-- Start --

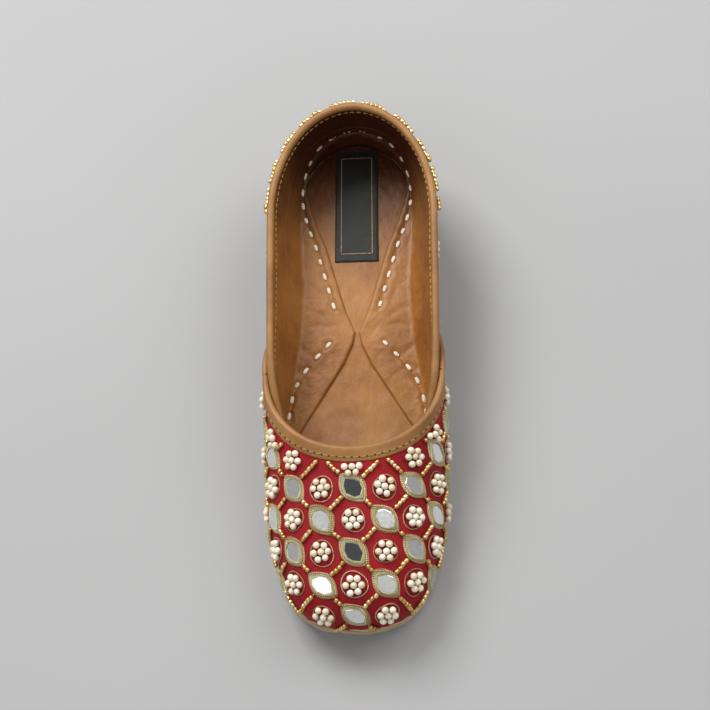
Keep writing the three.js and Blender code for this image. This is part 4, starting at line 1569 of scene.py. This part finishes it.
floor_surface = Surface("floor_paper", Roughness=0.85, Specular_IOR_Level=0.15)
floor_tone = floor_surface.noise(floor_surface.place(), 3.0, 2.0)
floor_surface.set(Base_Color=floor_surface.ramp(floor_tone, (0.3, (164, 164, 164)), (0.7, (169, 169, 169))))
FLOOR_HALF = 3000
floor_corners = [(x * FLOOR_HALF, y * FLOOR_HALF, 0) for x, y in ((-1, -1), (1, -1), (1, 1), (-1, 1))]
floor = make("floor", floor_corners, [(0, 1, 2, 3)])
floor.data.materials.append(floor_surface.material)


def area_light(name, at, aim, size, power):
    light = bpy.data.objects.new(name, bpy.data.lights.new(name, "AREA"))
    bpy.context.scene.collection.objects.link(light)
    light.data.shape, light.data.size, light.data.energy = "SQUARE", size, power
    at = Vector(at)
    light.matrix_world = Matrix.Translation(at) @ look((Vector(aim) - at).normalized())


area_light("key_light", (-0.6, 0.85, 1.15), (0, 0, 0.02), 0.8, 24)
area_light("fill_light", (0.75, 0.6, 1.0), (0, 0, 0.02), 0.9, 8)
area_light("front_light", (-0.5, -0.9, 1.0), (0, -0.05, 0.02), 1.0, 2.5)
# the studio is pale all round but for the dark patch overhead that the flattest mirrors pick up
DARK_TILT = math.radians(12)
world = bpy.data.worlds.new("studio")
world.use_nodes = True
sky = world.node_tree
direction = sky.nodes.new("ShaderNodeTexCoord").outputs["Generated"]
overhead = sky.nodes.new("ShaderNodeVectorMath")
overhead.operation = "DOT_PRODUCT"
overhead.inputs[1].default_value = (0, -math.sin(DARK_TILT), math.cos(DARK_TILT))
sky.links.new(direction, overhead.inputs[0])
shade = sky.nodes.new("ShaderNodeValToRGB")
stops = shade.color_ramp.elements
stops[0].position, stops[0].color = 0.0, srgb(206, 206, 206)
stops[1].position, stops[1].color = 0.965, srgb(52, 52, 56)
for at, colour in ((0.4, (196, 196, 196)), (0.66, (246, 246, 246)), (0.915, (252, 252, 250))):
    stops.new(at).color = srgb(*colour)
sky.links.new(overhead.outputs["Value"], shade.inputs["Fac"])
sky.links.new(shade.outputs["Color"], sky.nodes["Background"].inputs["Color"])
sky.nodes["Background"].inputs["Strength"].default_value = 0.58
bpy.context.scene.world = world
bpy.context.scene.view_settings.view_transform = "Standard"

-- End --

EXERCISE DETAILS:
Please reproduce every line of the material word for word.

EXERCISE RESPONSE:
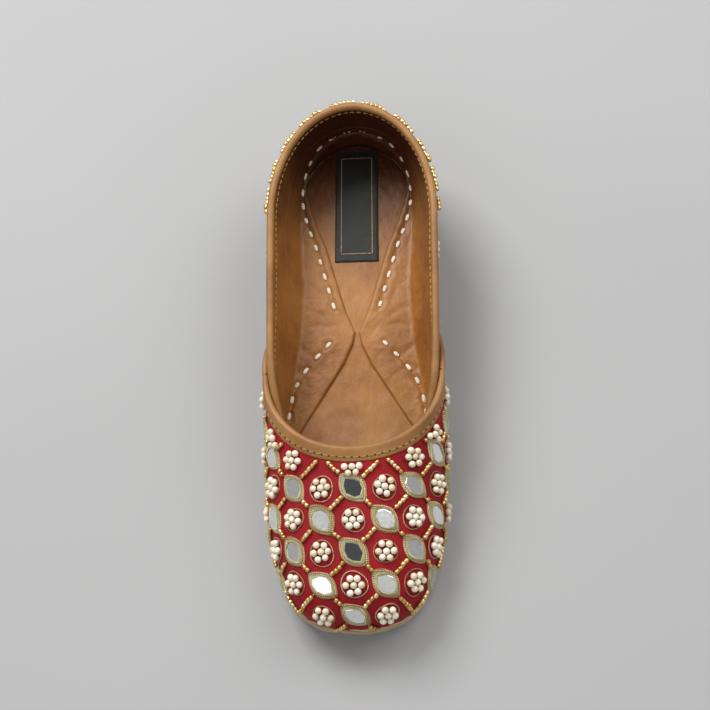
Keep writing the three.js and Blender code for this image. This is part 4, starting at line 1569 of scene.py. This part finishes it.
floor_surface = Surface("floor_paper", Roughness=0.85, Specular_IOR_Level=0.15)
floor_tone = floor_surface.noise(floor_surface.place(), 3.0, 2.0)
floor_surface.set(Base_Color=floor_surface.ramp(floor_tone, (0.3, (164, 164, 164)), (0.7, (169, 169, 169))))
FLOOR_HALF = 3000
floor_corners = [(x * FLOOR_HALF, y * FLOOR_HALF, 0) for x, y in ((-1, -1), (1, -1), (1, 1), (-1, 1))]
floor = make("floor", floor_corners, [(0, 1, 2, 3)])
floor.data.materials.append(floor_surface.material)


def area_light(name, at, aim, size, power):
    light = bpy.data.objects.new(name, bpy.data.lights.new(name, "AREA"))
    bpy.context.scene.collection.objects.link(light)
    light.data.shape, light.data.size, light.data.energy = "SQUARE", size, power
    at = Vector(at)
    light.matrix_world = Matrix.Translation(at) @ look((Vector(aim) - at).normalized())


area_light("key_light", (-0.6, 0.85, 1.15), (0, 0, 0.02), 0.8, 24)
area_light("fill_light", (0.75, 0.6, 1.0), (0, 0, 0.02), 0.9, 8)
area_light("front_light", (-0.5, -0.9, 1.0), (0, -0.05, 0.02), 1.0, 2.5)
# the studio is pale all round but for the dark patch overhead that the flattest mirrors pick up
DARK_TILT = math.radians(12)
world = bpy.data.worlds.new("studio")
world.use_nodes = True
sky = world.node_tree
direction = sky.nodes.new("ShaderNodeTexCoord").outputs["Generated"]
overhead = sky.nodes.new("ShaderNodeVectorMath")
overhead.operation = "DOT_PRODUCT"
overhead.inputs[1].default_value = (0, -math.sin(DARK_TILT), math.cos(DARK_TILT))
sky.links.new(direction, overhead.inputs[0])
shade = sky.nodes.new("ShaderNodeValToRGB")
stops = shade.color_ramp.elements
stops[0].position, stops[0].color = 0.0, srgb(206, 206, 206)
stops[1].position, stops[1].color = 0.965, srgb(52, 52, 56)
for at, colour in ((0.4, (196, 196, 196)), (0.66, (246, 246, 246)), (0.915, (252, 252, 250))):
    stops.new(at).color = srgb(*colour)
sky.links.new(overhead.outputs["Value"], shade.inputs["Fac"])
sky.links.new(shade.outputs["Color"], sky.nodes["Background"].inputs["Color"])
sky.nodes["Background"].inputs["Strength"].default_value = 0.58
bpy.context.scene.world = world
bpy.context.scene.view_settings.view_transform = "Standard"